Freddy Kempf is apparently a madman. Who else would release a disc joining Mussorgsky's Pictures from an Exhibition,
Ravel's Gaspard de la nuit, and Balakirev's Islamey? Each piece is harder than the next: Pictures needs massive power, Gaspard requires enormous agility, and Islamey demands speed, strength, and Herculean stamina. Fortunately,
Kempf has all those qualities in apparent abundance. His Pictures soars, flies in Baba-Yaga, and triumphs against enormous sonorities in The Great Gates of Kiev.

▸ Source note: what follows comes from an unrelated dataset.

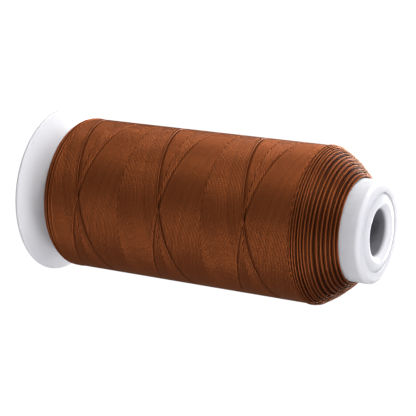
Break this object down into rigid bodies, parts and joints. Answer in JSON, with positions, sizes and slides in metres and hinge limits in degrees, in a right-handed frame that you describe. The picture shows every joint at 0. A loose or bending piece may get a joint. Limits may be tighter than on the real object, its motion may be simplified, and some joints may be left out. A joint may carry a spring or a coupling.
{
  "type": "waxed thread spool",
  "caption": "Upright thread spool: a white moulded core with a wide base flange and a bored nose, full of cross-wound brown waxed thread with a tapered top end.",
  "frame": {"origin": "centre of the base flange's underside, on the table", "axes": "+Z along the spindle axis, from the base flange to the nose; X and Y are free, and the strand leaves the base shoulder at the angle that the source names"},
  "size_m": [0.056, 0.056, 0.1191],
  "materials": {
    "core_plastic": "moulded white polypropylene, soft gloss",
    "waxed_thread": "brown bonded thread with a wax sheen"
  },
  "bodies": {
    "root": {"base_flange": "core_plastic", "barrel": "core_plastic", "nose_bush": "core_plastic", "thread_layers": "waxed_thread", "outer_winding": "waxed_thread"}
  },
  "joints": []
}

Kempf's Gaspard is less brutal and more insidious. In
Kempf's hands, the shimmering arpeggios of Ondine glimmer and gleam while the spook show dynamic contrasts of "Scarbo" are simply spectacular. If his Gaspard is insidious,
Kempf's Islamey -- with its rapidly repeated notes and ever accelerating tempo -- is frankly seductive. There might be those listeners who find
Kempf less than persuasive in Pictures' dark Catacombs and Gaspard's gloomy Le Gibet, but even they will have to admit he has what it takes to conquer the most challenging works in the piano repertoire. BIS' super audio sound makes
Kempf's piano sound roughly the size of Montana. It may not be entirely accurately, but it certainly is imposing.